History of Pongal
Pongal is a very ancient Indian festival which is believed to have been observed since more than 1000 years ago and some historical sources claim that it is still older than that. It has been proved that Pongal was celebrated as 'Puthiyeedu' during the reign of the Chola Dynasty in medieval India. It is said that 'Puthiyeedu' implies the very first harvest of the year. The residents of Tamil Nadu refer to Pongal as the 'Tamizhar Thirunaal' which means the festival of the Tamils.
Rituals of Pongal
The day prior to Pongal is termed as 'Bhogi' and during this time people dispose off their old belongings and concentrate on accumulating brand new possessions. The discarding of old things bears a marked similarity to 'Holika' celebrated in northern parts of India. Inhabitants of Tamil Nadu gather at dawn, light a bonfire and throw all their old belongings in it to get rid of them. Houses are cleaned carefully, and painted to impart festive appearance to them during Pongal. The horns of buffaloes and oxen are adorned and painted in villages where the villagers celebrate Pongal, hoping for a delightful harvest. In Andhra Pradesh, this day is known as 'Bhogi' and the fruits of harvest including sugarcane and regi are collected in a rite called 'Bhogi Pallu'. In Punjab this day is observed as 'Lohri' and 'Magh Bihu' in Assam.
Colourful patterns or 'rangolis' or 'kolams' are drawn on the door steps of each and every household and a mixture of milk, jaggery, rice and sugarcane are offered to Lord Surya. Elders of the family bestow gifts upon the youngsters. Beautiful kites are flown in the sky to offer prayers and respect to the Sun God in northern India where people also take bath in the holy rivers for this very reason. Since cattle contribute to a large extent in agricultural activities like ploughing, provision of milk products and others, people decorate them with floral garlands, apply 'kumkum' over their foreheads and feed them affectionately with jaggery, honey, banana, 'venn pongal' and other fruits. It is known as 'Maatu Pongal' and is observed by the villagers to display their gratitude to their cows for their assistance in farming. Games like 'Jallikkattu', which means taming the wild bull are interesting features of Maatu Pongal. Prayers are offered to Lord Ganesha in the evening.
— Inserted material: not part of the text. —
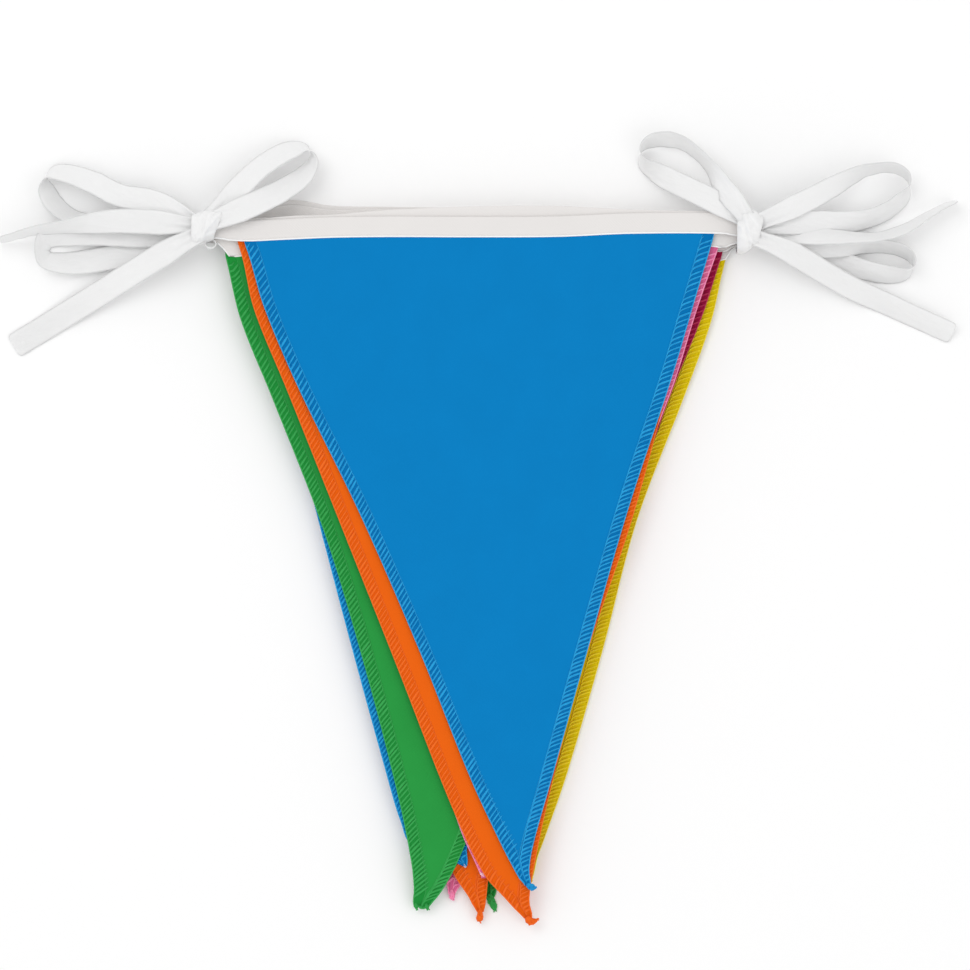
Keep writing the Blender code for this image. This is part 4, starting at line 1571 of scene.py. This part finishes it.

One of the main highlights of Pongal is the rite of boiling rice in new clay pots which are decorated with beautiful patterns called Kolam. The rice is garnished with raisins, cashew nuts, sugar and ghee and Pongal has obtained its name from this ritual which is performed at dawn. When the milk boils over and tends to slip outside the container, people shout 'Pongalo Pongal' and immediately conch shells or 'saggu' are blown to welcome the new harvest season. It is believed that if one watches the boiled milk spilling over its vessel, it brings him great luck and prosperity. Sweets like 'payasam', 'vadai', 'murukku' and many other kinds of sweets are prepared in Pongal and these are offered to relatives, friends and well-wishers. The main Pongal dish is dedicated to Lord Surya and while one of the dish is salted, the other is sweet. The cooked dish is then served on banana leaves.
During the third day of Pongal, family reunions take place in Tamil Nadu. Brothers offer gifts to their married sisters as a token of their affections while the workmen are granted generous gifts of money, food and new garments by the landlords. This is termed as 'Kaanum Pongal'. 'Kaanum' implies 'to visit'. People visit the residences of each other and chew sugarnane, and observe Kaanum Pongal to express their gratefulness to their friends and relatives for all their cooperation they had extended during the last harvest. Tamils meet and greet each other saying 'Iniya Pongal Nalvazhthukkal', which means 'Happy Pongal' in English language.